- What you should do
Return, exactly as written, the run of lines that begins at the line containing "Write part 4" and ends at the line containing "# and five dark". Nothing outside that run belongs in the answer.

- Raw records
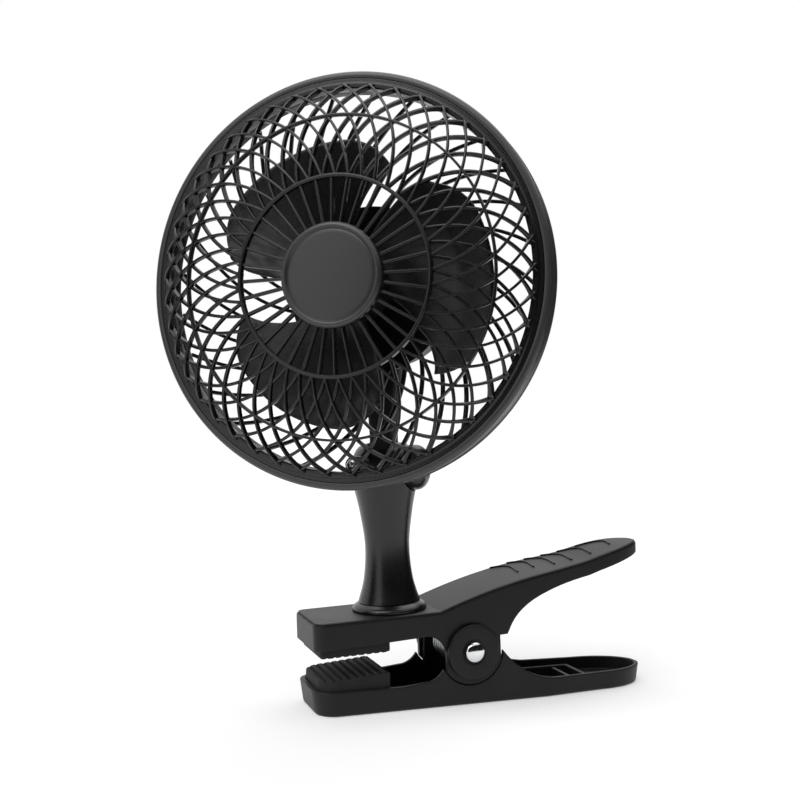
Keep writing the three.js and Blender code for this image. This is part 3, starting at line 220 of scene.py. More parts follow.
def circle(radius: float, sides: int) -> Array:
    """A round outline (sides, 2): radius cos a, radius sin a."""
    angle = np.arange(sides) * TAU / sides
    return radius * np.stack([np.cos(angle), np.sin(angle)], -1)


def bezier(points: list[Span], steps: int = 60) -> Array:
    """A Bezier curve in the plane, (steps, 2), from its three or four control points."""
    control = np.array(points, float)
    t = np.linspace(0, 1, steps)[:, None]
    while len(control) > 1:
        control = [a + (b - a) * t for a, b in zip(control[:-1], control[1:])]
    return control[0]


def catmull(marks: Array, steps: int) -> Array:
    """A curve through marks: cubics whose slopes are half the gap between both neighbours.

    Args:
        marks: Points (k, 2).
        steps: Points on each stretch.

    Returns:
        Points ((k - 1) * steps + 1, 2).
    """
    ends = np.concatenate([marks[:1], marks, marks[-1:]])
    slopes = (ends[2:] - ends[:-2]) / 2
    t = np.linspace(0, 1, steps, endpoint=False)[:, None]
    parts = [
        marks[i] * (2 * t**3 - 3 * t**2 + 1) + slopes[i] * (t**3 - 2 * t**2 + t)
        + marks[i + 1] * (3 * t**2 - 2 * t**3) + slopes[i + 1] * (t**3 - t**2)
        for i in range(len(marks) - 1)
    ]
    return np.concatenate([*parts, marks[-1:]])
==
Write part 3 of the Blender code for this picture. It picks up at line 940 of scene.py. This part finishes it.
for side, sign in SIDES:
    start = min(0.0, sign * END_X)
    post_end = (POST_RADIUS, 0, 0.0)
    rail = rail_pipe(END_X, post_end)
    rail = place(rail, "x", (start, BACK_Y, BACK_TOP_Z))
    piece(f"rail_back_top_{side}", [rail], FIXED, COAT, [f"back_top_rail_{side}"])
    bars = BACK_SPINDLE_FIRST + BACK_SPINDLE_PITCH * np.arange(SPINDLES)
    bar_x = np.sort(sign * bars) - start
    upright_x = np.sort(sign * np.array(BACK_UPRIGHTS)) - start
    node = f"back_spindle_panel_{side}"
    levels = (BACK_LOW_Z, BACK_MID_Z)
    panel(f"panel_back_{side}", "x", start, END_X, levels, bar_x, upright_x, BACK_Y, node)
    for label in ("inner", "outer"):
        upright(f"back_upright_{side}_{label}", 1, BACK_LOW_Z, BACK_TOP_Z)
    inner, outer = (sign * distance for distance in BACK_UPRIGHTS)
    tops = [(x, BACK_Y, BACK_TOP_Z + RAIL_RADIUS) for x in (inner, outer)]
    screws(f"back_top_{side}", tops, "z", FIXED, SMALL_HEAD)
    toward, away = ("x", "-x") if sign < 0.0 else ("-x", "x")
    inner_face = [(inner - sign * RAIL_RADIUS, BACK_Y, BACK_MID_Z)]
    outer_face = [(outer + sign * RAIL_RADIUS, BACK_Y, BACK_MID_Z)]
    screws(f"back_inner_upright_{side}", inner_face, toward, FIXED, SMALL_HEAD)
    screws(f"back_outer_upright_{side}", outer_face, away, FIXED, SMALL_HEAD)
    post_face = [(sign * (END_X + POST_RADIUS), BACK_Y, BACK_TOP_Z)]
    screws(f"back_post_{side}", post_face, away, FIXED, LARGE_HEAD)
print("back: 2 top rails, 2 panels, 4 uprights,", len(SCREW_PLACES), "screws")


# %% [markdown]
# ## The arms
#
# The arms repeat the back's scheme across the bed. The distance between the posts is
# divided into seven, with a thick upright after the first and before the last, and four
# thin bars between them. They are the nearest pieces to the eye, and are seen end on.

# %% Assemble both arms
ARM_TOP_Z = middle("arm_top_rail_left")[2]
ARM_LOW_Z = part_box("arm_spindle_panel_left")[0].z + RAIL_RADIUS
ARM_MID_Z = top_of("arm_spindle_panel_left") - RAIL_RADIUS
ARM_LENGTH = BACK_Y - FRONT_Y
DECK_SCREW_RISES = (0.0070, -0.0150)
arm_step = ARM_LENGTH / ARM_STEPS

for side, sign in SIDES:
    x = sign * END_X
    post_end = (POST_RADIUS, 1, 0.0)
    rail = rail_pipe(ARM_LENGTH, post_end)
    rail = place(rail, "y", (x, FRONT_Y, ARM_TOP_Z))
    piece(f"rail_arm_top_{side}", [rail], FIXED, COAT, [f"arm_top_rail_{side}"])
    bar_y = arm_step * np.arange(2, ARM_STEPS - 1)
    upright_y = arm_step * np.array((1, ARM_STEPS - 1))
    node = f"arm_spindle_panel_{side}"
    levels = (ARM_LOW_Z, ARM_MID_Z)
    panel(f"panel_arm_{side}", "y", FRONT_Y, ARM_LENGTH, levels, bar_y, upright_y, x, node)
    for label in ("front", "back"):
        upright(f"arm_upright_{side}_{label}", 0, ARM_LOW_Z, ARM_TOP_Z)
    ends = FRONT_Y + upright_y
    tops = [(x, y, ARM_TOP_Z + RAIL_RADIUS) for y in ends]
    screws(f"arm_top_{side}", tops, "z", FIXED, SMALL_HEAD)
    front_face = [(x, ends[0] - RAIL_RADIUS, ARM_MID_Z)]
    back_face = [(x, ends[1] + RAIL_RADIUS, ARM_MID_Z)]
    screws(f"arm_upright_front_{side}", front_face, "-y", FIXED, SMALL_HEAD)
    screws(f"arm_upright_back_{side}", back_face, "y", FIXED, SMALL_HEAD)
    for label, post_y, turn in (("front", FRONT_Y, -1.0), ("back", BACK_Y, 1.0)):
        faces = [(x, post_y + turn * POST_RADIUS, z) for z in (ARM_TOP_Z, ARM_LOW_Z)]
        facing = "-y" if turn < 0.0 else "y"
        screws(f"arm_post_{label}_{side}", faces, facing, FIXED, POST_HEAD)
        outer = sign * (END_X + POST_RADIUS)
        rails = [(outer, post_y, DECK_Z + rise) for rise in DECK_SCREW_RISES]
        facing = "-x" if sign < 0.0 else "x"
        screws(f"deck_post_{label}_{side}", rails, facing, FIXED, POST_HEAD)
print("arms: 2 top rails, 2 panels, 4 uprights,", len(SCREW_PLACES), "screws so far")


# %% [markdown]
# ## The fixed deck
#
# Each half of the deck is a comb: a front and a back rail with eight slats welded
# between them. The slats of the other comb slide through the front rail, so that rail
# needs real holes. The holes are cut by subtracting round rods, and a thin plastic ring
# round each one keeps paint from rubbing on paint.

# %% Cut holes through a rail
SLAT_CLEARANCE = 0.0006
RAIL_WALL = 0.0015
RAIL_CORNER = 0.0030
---
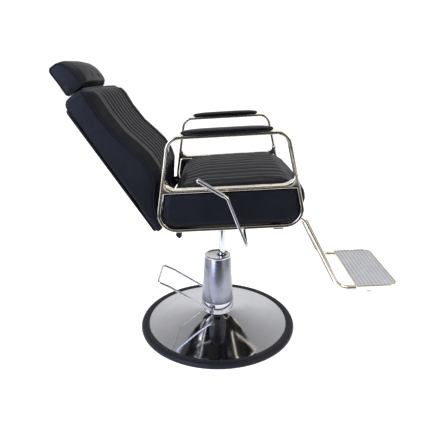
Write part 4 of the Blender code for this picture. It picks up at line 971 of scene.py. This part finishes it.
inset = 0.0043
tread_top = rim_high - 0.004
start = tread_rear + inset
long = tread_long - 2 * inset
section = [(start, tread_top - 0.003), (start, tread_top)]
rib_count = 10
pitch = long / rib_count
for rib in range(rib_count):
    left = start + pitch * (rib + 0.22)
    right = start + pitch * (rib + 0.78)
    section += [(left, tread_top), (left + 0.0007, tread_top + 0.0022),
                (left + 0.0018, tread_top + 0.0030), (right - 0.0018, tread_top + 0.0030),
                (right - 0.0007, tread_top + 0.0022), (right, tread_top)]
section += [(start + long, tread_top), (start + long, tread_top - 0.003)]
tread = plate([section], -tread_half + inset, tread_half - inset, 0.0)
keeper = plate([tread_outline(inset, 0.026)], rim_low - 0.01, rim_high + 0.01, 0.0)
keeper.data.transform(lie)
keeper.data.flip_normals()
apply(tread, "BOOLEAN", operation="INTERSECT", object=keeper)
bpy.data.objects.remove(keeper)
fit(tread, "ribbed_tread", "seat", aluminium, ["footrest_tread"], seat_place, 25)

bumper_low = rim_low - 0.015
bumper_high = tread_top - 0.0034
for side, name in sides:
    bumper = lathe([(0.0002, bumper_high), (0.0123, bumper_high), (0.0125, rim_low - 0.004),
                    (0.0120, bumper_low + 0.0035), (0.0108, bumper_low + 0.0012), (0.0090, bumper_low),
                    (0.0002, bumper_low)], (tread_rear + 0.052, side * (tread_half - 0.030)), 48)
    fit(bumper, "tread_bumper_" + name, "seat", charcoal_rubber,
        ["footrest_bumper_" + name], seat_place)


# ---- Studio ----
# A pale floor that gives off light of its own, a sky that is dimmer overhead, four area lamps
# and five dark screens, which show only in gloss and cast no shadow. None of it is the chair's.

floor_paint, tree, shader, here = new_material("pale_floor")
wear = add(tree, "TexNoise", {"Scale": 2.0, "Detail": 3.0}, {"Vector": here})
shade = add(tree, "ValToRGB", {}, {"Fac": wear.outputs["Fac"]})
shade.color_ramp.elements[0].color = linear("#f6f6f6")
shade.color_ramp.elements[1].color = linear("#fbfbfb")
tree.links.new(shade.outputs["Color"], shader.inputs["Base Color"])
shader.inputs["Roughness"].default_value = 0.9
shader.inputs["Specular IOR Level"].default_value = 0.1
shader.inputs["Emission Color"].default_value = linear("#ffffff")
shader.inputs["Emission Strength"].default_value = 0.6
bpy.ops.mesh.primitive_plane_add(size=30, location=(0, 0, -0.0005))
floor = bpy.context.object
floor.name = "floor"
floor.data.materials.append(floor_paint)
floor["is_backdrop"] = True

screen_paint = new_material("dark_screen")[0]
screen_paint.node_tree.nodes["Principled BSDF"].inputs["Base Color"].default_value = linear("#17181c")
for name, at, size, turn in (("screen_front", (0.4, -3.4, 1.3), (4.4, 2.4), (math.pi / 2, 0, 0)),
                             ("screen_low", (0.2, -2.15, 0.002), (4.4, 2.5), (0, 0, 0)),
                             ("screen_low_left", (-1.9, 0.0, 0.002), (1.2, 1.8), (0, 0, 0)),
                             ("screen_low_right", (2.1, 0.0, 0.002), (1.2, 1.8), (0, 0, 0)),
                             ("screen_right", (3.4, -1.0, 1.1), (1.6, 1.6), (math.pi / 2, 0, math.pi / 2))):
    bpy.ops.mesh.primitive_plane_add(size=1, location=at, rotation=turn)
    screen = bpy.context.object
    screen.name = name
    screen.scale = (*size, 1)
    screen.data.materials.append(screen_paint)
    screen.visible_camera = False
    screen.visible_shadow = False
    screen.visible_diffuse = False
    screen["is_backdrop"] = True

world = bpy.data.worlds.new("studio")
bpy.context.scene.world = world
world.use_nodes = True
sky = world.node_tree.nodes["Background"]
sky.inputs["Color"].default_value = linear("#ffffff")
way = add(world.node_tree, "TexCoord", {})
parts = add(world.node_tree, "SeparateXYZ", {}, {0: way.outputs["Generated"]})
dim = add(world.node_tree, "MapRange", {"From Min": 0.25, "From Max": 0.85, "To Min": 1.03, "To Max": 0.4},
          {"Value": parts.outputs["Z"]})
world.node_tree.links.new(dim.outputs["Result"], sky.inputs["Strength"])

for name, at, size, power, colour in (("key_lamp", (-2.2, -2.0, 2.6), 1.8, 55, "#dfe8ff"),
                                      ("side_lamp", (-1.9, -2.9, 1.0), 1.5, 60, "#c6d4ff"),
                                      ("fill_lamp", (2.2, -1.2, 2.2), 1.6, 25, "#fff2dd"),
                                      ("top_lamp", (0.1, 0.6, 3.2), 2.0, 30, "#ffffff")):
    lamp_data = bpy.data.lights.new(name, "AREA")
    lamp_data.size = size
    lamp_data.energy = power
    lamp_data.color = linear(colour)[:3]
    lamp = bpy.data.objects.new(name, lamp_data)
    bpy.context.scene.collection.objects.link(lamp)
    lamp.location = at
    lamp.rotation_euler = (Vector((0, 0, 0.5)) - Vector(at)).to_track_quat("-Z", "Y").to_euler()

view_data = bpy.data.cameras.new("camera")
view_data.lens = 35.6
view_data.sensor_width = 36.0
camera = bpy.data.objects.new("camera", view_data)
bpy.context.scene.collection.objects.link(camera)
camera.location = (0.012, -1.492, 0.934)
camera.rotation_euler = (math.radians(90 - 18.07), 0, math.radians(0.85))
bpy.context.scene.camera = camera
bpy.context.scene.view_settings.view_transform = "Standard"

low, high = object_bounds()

- Finished task
Write part 4 of the Blender code for this picture. It picks up at line 971 of scene.py. This part finishes it.
inset = 0.0043
tread_top = rim_high - 0.004
start = tread_rear + inset
long = tread_long - 2 * inset
section = [(start, tread_top - 0.003), (start, tread_top)]
rib_count = 10
pitch = long / rib_count
for rib in range(rib_count):
    left = start + pitch * (rib + 0.22)
    right = start + pitch * (rib + 0.78)
    section += [(left, tread_top), (left + 0.0007, tread_top + 0.0022),
                (left + 0.0018, tread_top + 0.0030), (right - 0.0018, tread_top + 0.0030),
                (right - 0.0007, tread_top + 0.0022), (right, tread_top)]
section += [(start + long, tread_top), (start + long, tread_top - 0.003)]
tread = plate([section], -tread_half + inset, tread_half - inset, 0.0)
keeper = plate([tread_outline(inset, 0.026)], rim_low - 0.01, rim_high + 0.01, 0.0)
keeper.data.transform(lie)
keeper.data.flip_normals()
apply(tread, "BOOLEAN", operation="INTERSECT", object=keeper)
bpy.data.objects.remove(keeper)
fit(tread, "ribbed_tread", "seat", aluminium, ["footrest_tread"], seat_place, 25)

bumper_low = rim_low - 0.015
bumper_high = tread_top - 0.0034
for side, name in sides:
    bumper = lathe([(0.0002, bumper_high), (0.0123, bumper_high), (0.0125, rim_low - 0.004),
                    (0.0120, bumper_low + 0.0035), (0.0108, bumper_low + 0.0012), (0.0090, bumper_low),
                    (0.0002, bumper_low)], (tread_rear + 0.052, side * (tread_half - 0.030)), 48)
    fit(bumper, "tread_bumper_" + name, "seat", charcoal_rubber,
        ["footrest_bumper_" + name], seat_place)


# ---- Studio ----
# A pale floor that gives off light of its own, a sky that is dimmer overhead, four area lamps
# and five dark screens, which show only in gloss and cast no shadow. None of it is the chair's.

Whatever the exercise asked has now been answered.